## AIM OF THE TASK
Quote every line as given.

[START DATA SECTION]

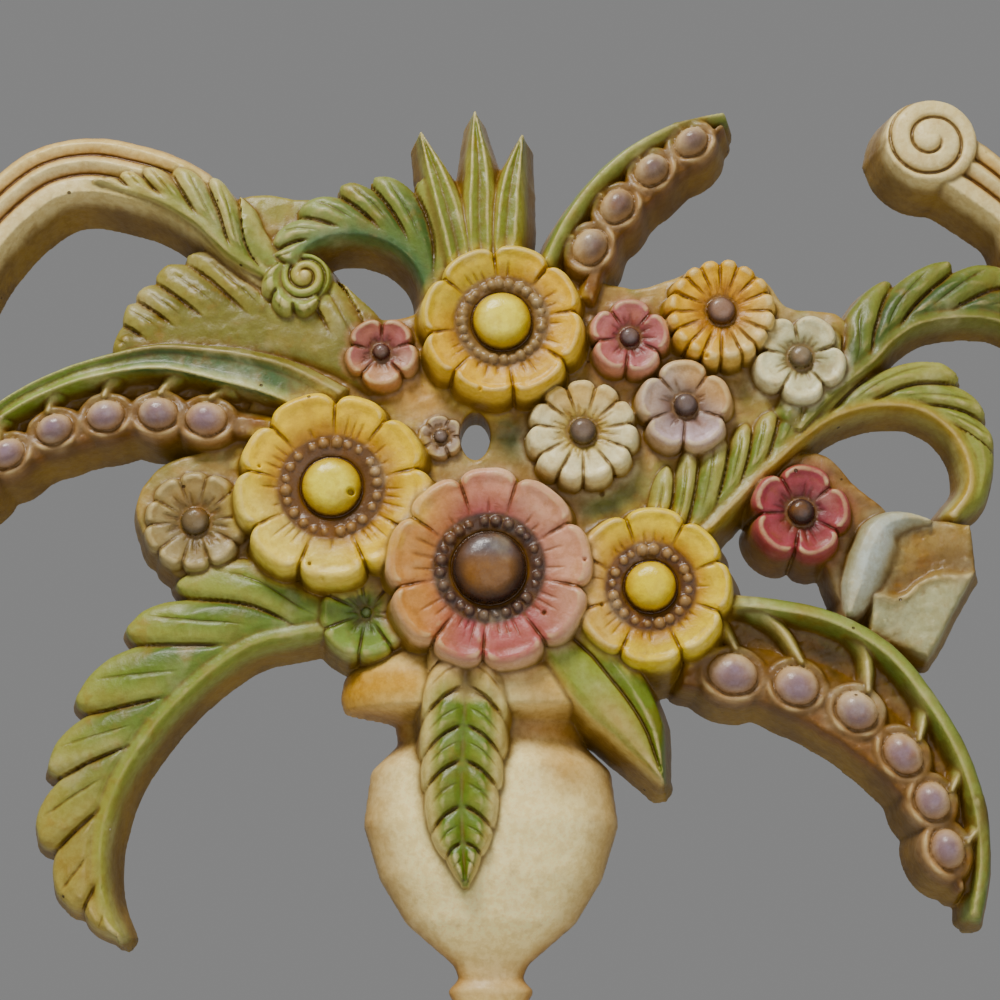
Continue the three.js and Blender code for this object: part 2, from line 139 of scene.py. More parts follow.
def spine_points(places, per_span=14):
    """A centripetal curve through [x, z] places, as closely spaced points."""
    p = np.array(places, float)
    p = np.vstack([2 * p[0] - p[1], p, 2 * p[-1] - p[-2]])
    out = []
    for i in range(1, len(p) - 2):
        a, b, c, d = p[i - 1:i + 3]
        t1 = max(np.linalg.norm(b - a), 1e-6) ** 0.5
        t2 = t1 + max(np.linalg.norm(c - b), 1e-6) ** 0.5
        t3 = t2 + max(np.linalg.norm(d - c), 1e-6) ** 0.5
        for t in np.linspace(t1, t2, per_span, endpoint=False):
            a1 = (t1 - t) / t1 * a + t / t1 * b
            a2 = (t2 - t) / (t2 - t1) * b + (t - t1) / (t2 - t1) * c
            a3 = (t3 - t) / (t3 - t2) * c + (t - t2) / (t3 - t2) * d
            b1 = (t2 - t) / t2 * a1 + t / t2 * a2
            b2 = (t3 - t) / (t3 - t1) * a2 + (t - t1) / (t3 - t1) * a3
            out.append((t2 - t) / (t2 - t1) * b1 + (t - t1) / (t2 - t1) * b2)
    out.append(p[-2])
    return np.array(out)


def on_spine(points, x, z):
    """Distance run along the points, signed offset to the left, and the whole length."""
    x, z = np.broadcast_arrays(x, z)
    best = np.full(x.shape, 1e12)
    run = np.zeros(x.shape)
    off = np.zeros(x.shape)
    start = 0.0
    last = len(points) - 2
    for i in range(last + 1):
        a = points[i]
        d = points[i + 1] - a
        length = math.hypot(*d)
        t = ((x - a[0]) * d[0] + (z - a[1]) * d[1]) / length ** 2
        low = -1e3 if i == 0 else 0.0
        high = 1e3 if i == last else 1.0
        t = np.clip(t, low, high)
        ex = x - a[0] - t * d[0]
        ez = z - a[1] - t * d[1]
        gap = ex * ex + ez * ez + (np.maximum(-t, 0) + np.maximum(t - 1, 0)) * length * 0.01
        side = np.sign(d[0] * ez - d[1] * ex)
        near = gap < best
        best = np.where(near, gap, best)
        run = np.where(near, start + t * length, run)
        off = np.where(near, side * np.hypot(ex, ez), off)
        start += length
    return run, off, start


# ---------------------------------------------------------------- paint

# Colours are red, green and blue from 0 to 255. A tint holds one colour for each place, in linear light.
CREAM = (226, 210, 158)
IVORY = (222, 204, 150)
AMBER = (150, 98, 36)
UMBER = (70, 46, 22)
BARK = (104, 72, 44)
LEAF = (112, 136, 42)
LILAC = (140, 116, 122)


def flat_tint(colour, like):
    return np.broadcast_to(srgb(*colour), np.shape(like) + (3,))


def brush(tint, colour, share):
    return mix(tint, srgb(*colour), share)


# ---------------------------------------------------------------- elements

# Each has a box in plan, form(x, z) giving (outline, depth, facts), paint(facts) giving (tint, wear)
# and lines(facts) giving two pairs of (signed distance to a carved line, strength). The outline is
# negative inside. Wear is how much of the paint may be rubbed off.

AIR_HOLES = [  # x, z and radius
    (-41.4, 19.6, 1.1), (-53.4, -1.9, 0.6), (-49.6, -6.4, 0.6), (27.9, -1.2, 0.6), (16, -17, 0.7),
    (34, 23, 0.7), (66, 64, 0.7), (-3, 52.5, 0.6), (-69, 28, 0.6), (33, -14, 0.6),
]


def no_lines(facts, name):
    blank = np.zeros(np.shape(facts[name]))
    return blank + FAR, blank, blank + FAR, blank


def box_round(points, margin):
    low = points.min(0) - margin
    high = points.max(0) + margin
    return low[0], high[0], low[1], high[1]


def box_about(at, margin):
    return at[0] - margin, at[0] + margin, at[1] - margin, at[1] + margin


def unevenness(x, z):
    """The hand-finished surface: a slow ripple, and the holes that air left in the casting."""
    rise = RIPPLE_RISE * RIPPLE(x, z)
    for at_x, at_z, radius in AIR_HOLES:
        rise = rise - HOLE_DEPTH * radius * np.exp(-(np.hypot(x - at_x, z - at_z) / radius) ** 4)
    return rise


# Notches and tapers make an outline steeper than true distance, so it is scaled down.
ROUND_SLOPE = 0.96
BAND_SLOPE = 0.92

BIG_RADIUS = 22  # flowers from this radius up have the full relief
BEAD_RADIUS = 1.75
COLLAR_DROP = 2.1  # the collar lies this far below the petals
STROKES = 5  # painted strokes across a petal, of which the outer two are left out
STROKE_GAP = 1 / STROKES
STREAKS = 4.3  # light and dark streaks across a petal
ROOT_DROP = 1.9  # how far a petal falls towards its root
RIM_ROLL = 0.6  # height of the rolled rim
EDGE_DROP = 1.5  # how far a petal falls beyond its rim
MOAT = 0.7  # depth of the groove round the boss
DOME_POWER = 3.2  # the higher, the flatter the boss
COLLAR_WEAR = 0.12  # hardly any paint is rubbed off there


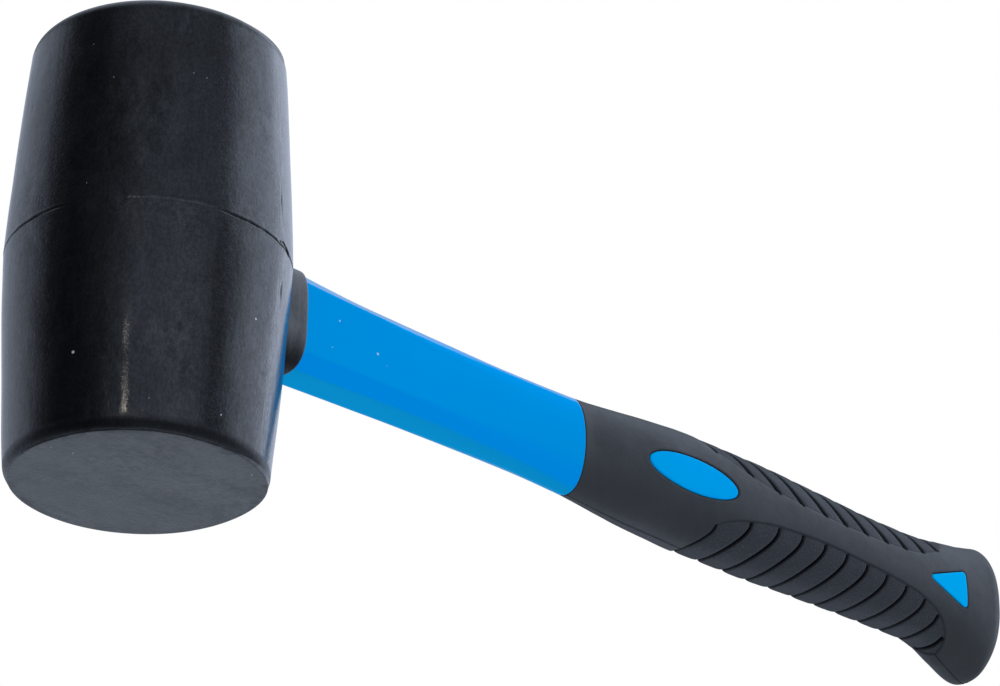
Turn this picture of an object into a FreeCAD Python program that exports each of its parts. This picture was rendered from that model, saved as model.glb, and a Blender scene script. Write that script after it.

[END DATA SECTION]

## THE COMPLETED TASK
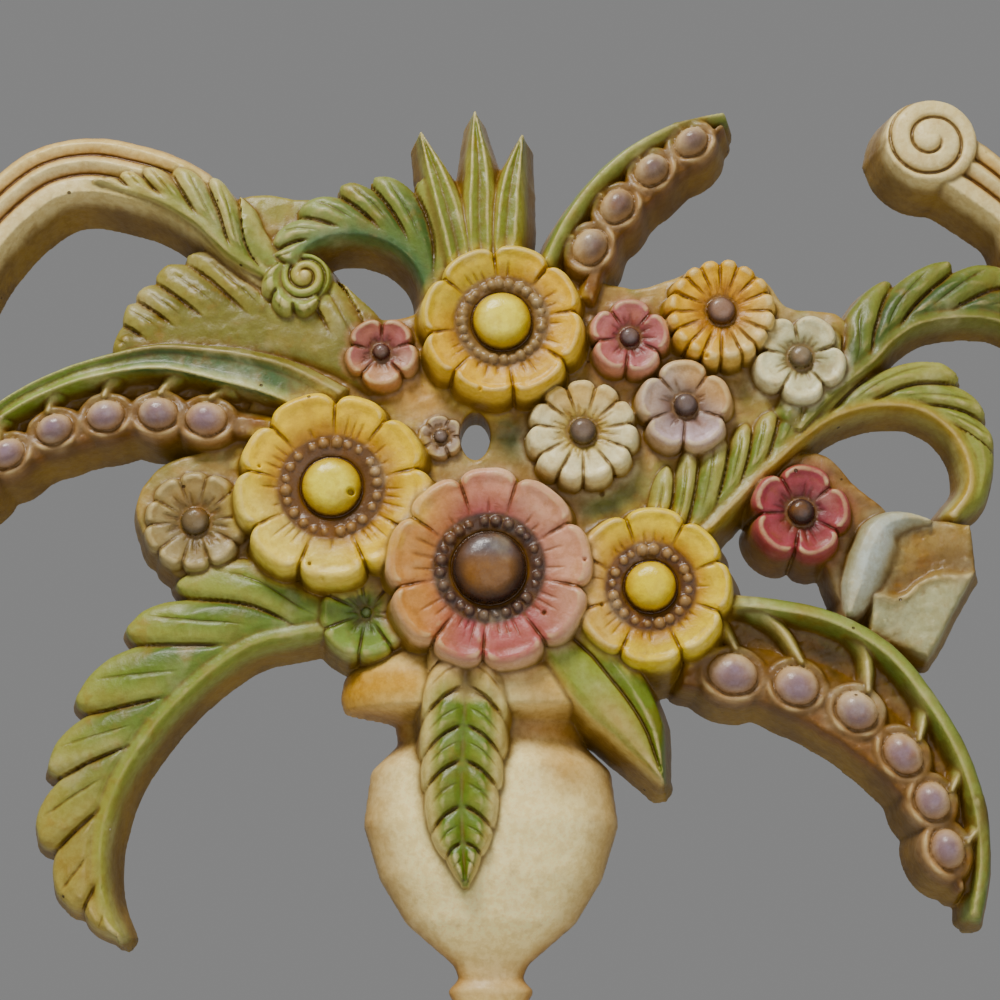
Continue the three.js and Blender code for this object: part 2, from line 139 of scene.py. More parts follow.
def spine_points(places, per_span=14):
    """A centripetal curve through [x, z] places, as closely spaced points."""
    p = np.array(places, float)
    p = np.vstack([2 * p[0] - p[1], p, 2 * p[-1] - p[-2]])
    out = []
    for i in range(1, len(p) - 2):
        a, b, c, d = p[i - 1:i + 3]
        t1 = max(np.linalg.norm(b - a), 1e-6) ** 0.5
        t2 = t1 + max(np.linalg.norm(c - b), 1e-6) ** 0.5
        t3 = t2 + max(np.linalg.norm(d - c), 1e-6) ** 0.5
        for t in np.linspace(t1, t2, per_span, endpoint=False):
            a1 = (t1 - t) / t1 * a + t / t1 * b
            a2 = (t2 - t) / (t2 - t1) * b + (t - t1) / (t2 - t1) * c
            a3 = (t3 - t) / (t3 - t2) * c + (t - t2) / (t3 - t2) * d
            b1 = (t2 - t) / t2 * a1 + t / t2 * a2
            b2 = (t3 - t) / (t3 - t1) * a2 + (t - t1) / (t3 - t1) * a3
            out.append((t2 - t) / (t2 - t1) * b1 + (t - t1) / (t2 - t1) * b2)
    out.append(p[-2])
    return np.array(out)


def on_spine(points, x, z):
    """Distance run along the points, signed offset to the left, and the whole length."""
    x, z = np.broadcast_arrays(x, z)
    best = np.full(x.shape, 1e12)
    run = np.zeros(x.shape)
    off = np.zeros(x.shape)
    start = 0.0
    last = len(points) - 2
    for i in range(last + 1):
        a = points[i]
        d = points[i + 1] - a
        length = math.hypot(*d)
        t = ((x - a[0]) * d[0] + (z - a[1]) * d[1]) / length ** 2
        low = -1e3 if i == 0 else 0.0
        high = 1e3 if i == last else 1.0
        t = np.clip(t, low, high)
        ex = x - a[0] - t * d[0]
        ez = z - a[1] - t * d[1]
        gap = ex * ex + ez * ez + (np.maximum(-t, 0) + np.maximum(t - 1, 0)) * length * 0.01
        side = np.sign(d[0] * ez - d[1] * ex)
        near = gap < best
        best = np.where(near, gap, best)
        run = np.where(near, start + t * length, run)
        off = np.where(near, side * np.hypot(ex, ez), off)
        start += length
    return run, off, start


# ---------------------------------------------------------------- paint

# Colours are red, green and blue from 0 to 255. A tint holds one colour for each place, in linear light.
CREAM = (226, 210, 158)
IVORY = (222, 204, 150)
AMBER = (150, 98, 36)
UMBER = (70, 46, 22)
BARK = (104, 72, 44)
LEAF = (112, 136, 42)
LILAC = (140, 116, 122)


def flat_tint(colour, like):
    return np.broadcast_to(srgb(*colour), np.shape(like) + (3,))


def brush(tint, colour, share):
    return mix(tint, srgb(*colour), share)


# ---------------------------------------------------------------- elements

# Each has a box in plan, form(x, z) giving (outline, depth, facts), paint(facts) giving (tint, wear)
# and lines(facts) giving two pairs of (signed distance to a carved line, strength). The outline is
# negative inside. Wear is how much of the paint may be rubbed off.

AIR_HOLES = [  # x, z and radius
    (-41.4, 19.6, 1.1), (-53.4, -1.9, 0.6), (-49.6, -6.4, 0.6), (27.9, -1.2, 0.6), (16, -17, 0.7),
    (34, 23, 0.7), (66, 64, 0.7), (-3, 52.5, 0.6), (-69, 28, 0.6), (33, -14, 0.6),
]


def no_lines(facts, name):
    blank = np.zeros(np.shape(facts[name]))
    return blank + FAR, blank, blank + FAR, blank


def box_round(points, margin):
    low = points.min(0) - margin
    high = points.max(0) + margin
    return low[0], high[0], low[1], high[1]


def box_about(at, margin):
    return at[0] - margin, at[0] + margin, at[1] - margin, at[1] + margin


def unevenness(x, z):
    """The hand-finished surface: a slow ripple, and the holes that air left in the casting."""
    rise = RIPPLE_RISE * RIPPLE(x, z)
    for at_x, at_z, radius in AIR_HOLES:
        rise = rise - HOLE_DEPTH * radius * np.exp(-(np.hypot(x - at_x, z - at_z) / radius) ** 4)
    return rise


# Notches and tapers make an outline steeper than true distance, so it is scaled down.
ROUND_SLOPE = 0.96
BAND_SLOPE = 0.92

BIG_RADIUS = 22  # flowers from this radius up have the full relief
BEAD_RADIUS = 1.75
COLLAR_DROP = 2.1  # the collar lies this far below the petals
STROKES = 5  # painted strokes across a petal, of which the outer two are left out
STROKE_GAP = 1 / STROKES
STREAKS = 4.3  # light and dark streaks across a petal
ROOT_DROP = 1.9  # how far a petal falls towards its root
RIM_ROLL = 0.6  # height of the rolled rim
EDGE_DROP = 1.5  # how far a petal falls beyond its rim
MOAT = 0.7  # depth of the groove round the boss
DOME_POWER = 3.2  # the higher, the flatter the boss
COLLAR_WEAR = 0.12  # hardly any paint is rubbed off there


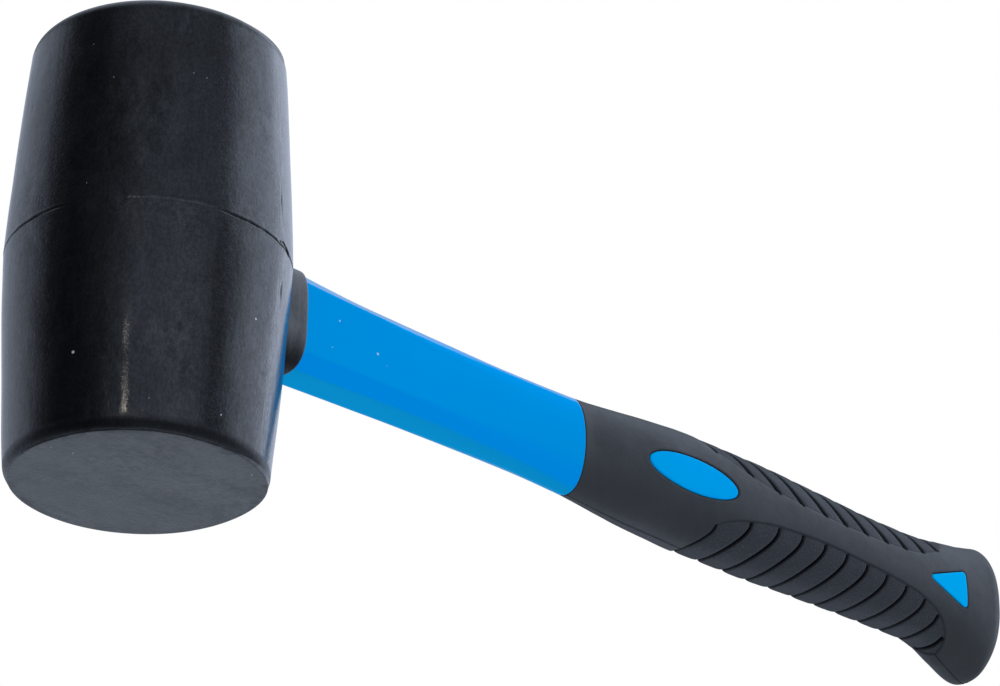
Turn this picture of an object into a FreeCAD Python program that exports each of its parts. This picture was rendered from that model, saved as model.glb, and a Blender scene script. Write that script after it.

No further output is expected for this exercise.